At first, Ford had trouble maintaining student interest. He taught a small class of six to eight whose numbers declined as the year progressed. It wasn’t a promising start.

Now his Guild of Bookmakers workshops regularly draw between 10 and 40 students. Students have bound things from Moleskine-style journals to a copy of “20,000 Leagues Under the Sea” bound in stingray leather. To date, the Guild of Bookmakers has offered 40 workshops; in the second semester of last year alone, students bound over 20,000 pages. The bookbindery is often not sufficient to accommodate all the students who attend the Guild’s sessions. The once-neglected bookbindery is now thrumming with activity, and Ford often stays there late into the night supervising students who want to finish their projects in one go.

Part of the appeal of bookbinding, Ford explains, is this very ability to do things in one fell swoop. Students can spend one six-hour block binding their book during one of the Guild’s seminars, and never bind another book during their time at Yale. The workshops, Ford explains, are tailored to a stop-and-go approach. “The Yale Guild of Bookmakers does not have a set curriculum,” he says. “You come to any one of our workshops, and you can do whatever it is you like to do. You can pick up where you left off, start something new, and you don’t have to work on one type of book.”

Bookbinding differs in this from letterpress printing, which often requires multiple visits, consistent workshop attendance and a greater level of commitment. The materials for bookbinding aren’t as messy — glue, razor blades and leather instead of ink, rags and solvents — and the structure of workshops is more flexible.

At bottom, however, both bookbinding and letterpress printing share this: They demand that students slow down and work with their hands. In an atmosphere as frenetic as Yale’s, this is at once a draw and a deterrent. Rose thinks this change in pace isn’t “a hindrance, but it often takes some adjustment on a student’s part to understand that the clock slows down” in the press. “But that’s important,” he adds. “This dance between hand and eye and brain is often very slow, and there’s great value in that.”
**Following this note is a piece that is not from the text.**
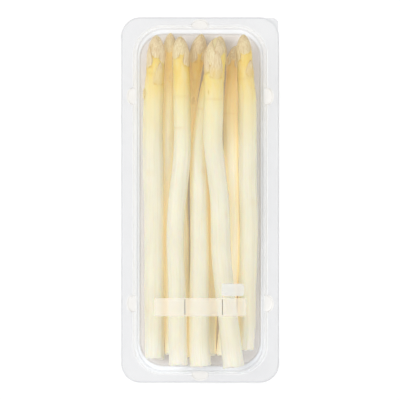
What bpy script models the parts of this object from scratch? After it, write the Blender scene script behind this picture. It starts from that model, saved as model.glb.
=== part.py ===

Like Ford in the bookbinding community, letterpress enthusiasts express a desire to share what some consider an obsolete craft with students who may never have the chance to practice it otherwise. Gibbons says, “I am happy to share my knowledge with 18–24 kids a year, even if they don’t print another thing in their life. They’ve learned something unusual, and they have tangible evidence and something they can show their parents, their friends.” One of the great parts about Yale, he says, is its deep stores of arcana, its venerated traditions of craftsmanship that have largely vanished from the wider culture. But tradition alone is not enough: it is the adaptability of the book arts, their continued appeal for students like Ponce de Leon and Ford, and Yale’s mindful support that will ensure a home for letterpress printing and bookbinding on campus.